Salar de Pedernales
Salar de Pedernales is a large salt flat in the Atacama Region of Chile. It lies east of the Cordillera Domeyko at an elevation of 3,370 metres (11,060 ft). The salt flat has an irregular shape and consists mostly of gypsum and rock salt, with an area of 0.6 square kilometres (0.23 sq mi)-1.1 square kilometres (0.42 sq mi) covered by open water. During the late Pleistocene, the climate was wetter and thus open water covered a much larger area of Salar de Pedernales.
Rocks around Salar de Pedernales range in age from Paleozoic to Miocene. The salt flat formed when during the formation of the Andes, the former course of the Río Salado was blocked. Presently, the main water source of Salar de Pedernales is the Ola river, which enters from the southeast.
The salt flat is a habitat for birds (mainly flamingoes) and lizards. Prehistoric people used resources around the area, leaving numerous archaeological sites. Presently, the Ola river is used as a water source for nearby mining operations, and other natural resources of Salar de Pedernales have been prospected.
Geography and geomorphology
Salar de Pedernales lies in the Diego Almagro municipality,[1] Chañaral province,[2] Atacama Region of Chile.[3] It is 180 km (110 mi) east of Chañaral[4] and is accessible through a dirt road that departs from Chile Route C-173.[5] Covering a surface of 243 square kilometres (94 sq mi)[6]–335 km2 (129 sq mi),[7] Salar de Pedernales is the largest salt flat in the Atacama Region.[8] The salt flat lies east of the Cordillera Domeyko[9] at an elevation of 3,370 m (11,060 ft).[7] Doña Ines mountain lies to its north,[10] Cerro Agua Helada to its east,[11] and Sierra Aragonesa south.[12]
The salt flat has an irregular shape.[13] Most of the surface is gypsum and rock salt[14] watered by brine,[15] with a hydrologically "active" zone in the western part of the salt flat and a less active part at its centre.[16] Surface features of the salt flat include tubes,[17] polygons,[18] pinnacles,[19] and conical mounds formed by salt.[20] The salt flat is zoned, with the central portion containing halite and the marginal ones sulfate.[21] Under the surface lie layers of compacted halite and lagoon sediments.[6] Tilted layers indicate older salt flat surfaces,[22] as Salar de Pedernales has been tilted to the northwest during the Quaternary.[23] Windblown silt[24] and sediment transported by rivers has buried part of the salt flat.[25] Oil seeps out of the salt flat in several places.[26] Wind has formed salt dunes southeast of Salar de Pedernales.[27]
About 0.6 km2 (0.23 sq mi)[7]–1.1 km2 (0.42 sq mi) of the salt flat is open water,[28] mostly in its northern part[14] in the form of lagoons.[28] The ponds reach diameters of several metres;[29] the ones in the northeastern sector are the deepest.[30] At the western margin there are shallow freshwater channels bordered with grass.[31] Seepage water from the salt flat has produced dark slope streaks.
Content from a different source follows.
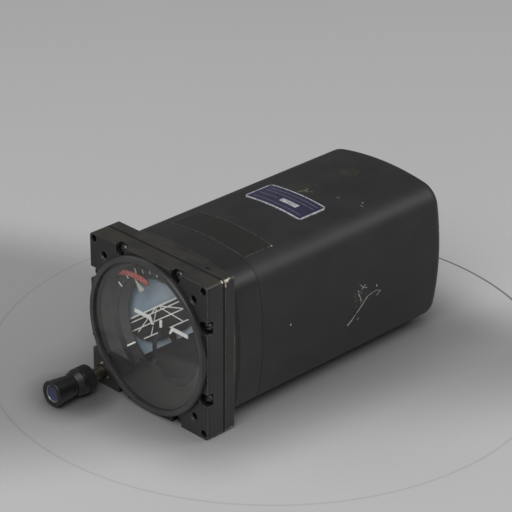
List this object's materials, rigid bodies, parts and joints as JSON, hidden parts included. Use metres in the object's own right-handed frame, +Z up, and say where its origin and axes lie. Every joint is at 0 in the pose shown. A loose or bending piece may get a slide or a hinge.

These been compared to dark slope streaks on Mars, and may constitute a model for the "wet" origin of Martian streaks.[32] South of the salt flat lies the Llano Pedernales, which is covered by waterborne sediments.[6]
Prehistoric lake
During the late Pleistocene, the climate was much wetter in the Central Andes as part of the Central Andean Pluvial Event,[33] leading to the formation of lakes like Lake Minchin in the Altiplano. This may have raised water levels in Salar de Pedernales by about 30 m (98 ft); carbonates from a highstand have been dated to about 29,730 ± 1,440 years ago.[34] This lake may have covered an area of 540 km2 (210 sq mi)[35] and left shorelines along the eastern margin of Salar de Pedernales, while rivers formed deltas on its southern side.[36]
Watershed
The watershed of Salar de Pedernales has an area of 3,596.2 km2 (1,388.5 sq mi), with the highest elevations exceeding 6,000 m (20,000 ft) reached at the Sierra Nevada de Lagunas Bravas.[8] The major inflow to Salar de Pedernales comes from Rio Ola, which drains the southern part of the Salar de Pedernales watershed and joins the salt flat at its southeastern end.[37] The Leoncito and Juncalito rivers join it (partly underground[38]) from the east,[39] and its flow peaks during July and August.[14] Other tributaries come from the southwest, east and northwest. To the west, the watershed borders on the Río Salado basin, which drains to the Pacific Ocean.[37] The Rio de la Sal, a tributary of the Rio Salado, almost eroded into the salt flat but current erosion is minimal and the valleys are filling in.[14] Water seeps underground[40] and through an artificial discharge dug in the 1930s from the salt flat into the Rio de la Sal.[41][42] The water has deposited salt in the valley, forming cascades and terraces.[43] Ludwig Darapsky in 1900 thought that the barrier between the two was a moraine.[44]
Geology
The oldest rocks in the area are the Paleozoic batholiths. In the southern part of the salt flat, they are overlaid by breccias and tuffs of the La Tabla Formation.[45] Both units crop out at the western end of the salt flat. At the northwestern end are several faulted Jurassic rock units, while the northern and eastern side are formed by Oligocene and Miocene volcanic units and volcanoes[13] including large calderas. Among the volcanic rocks are the 16 million years old Los Cristales ignimbrite and the 9 million years old San Andrés ignimbrite.[46] The Jurassic rocks contain ammonite fossils.[47]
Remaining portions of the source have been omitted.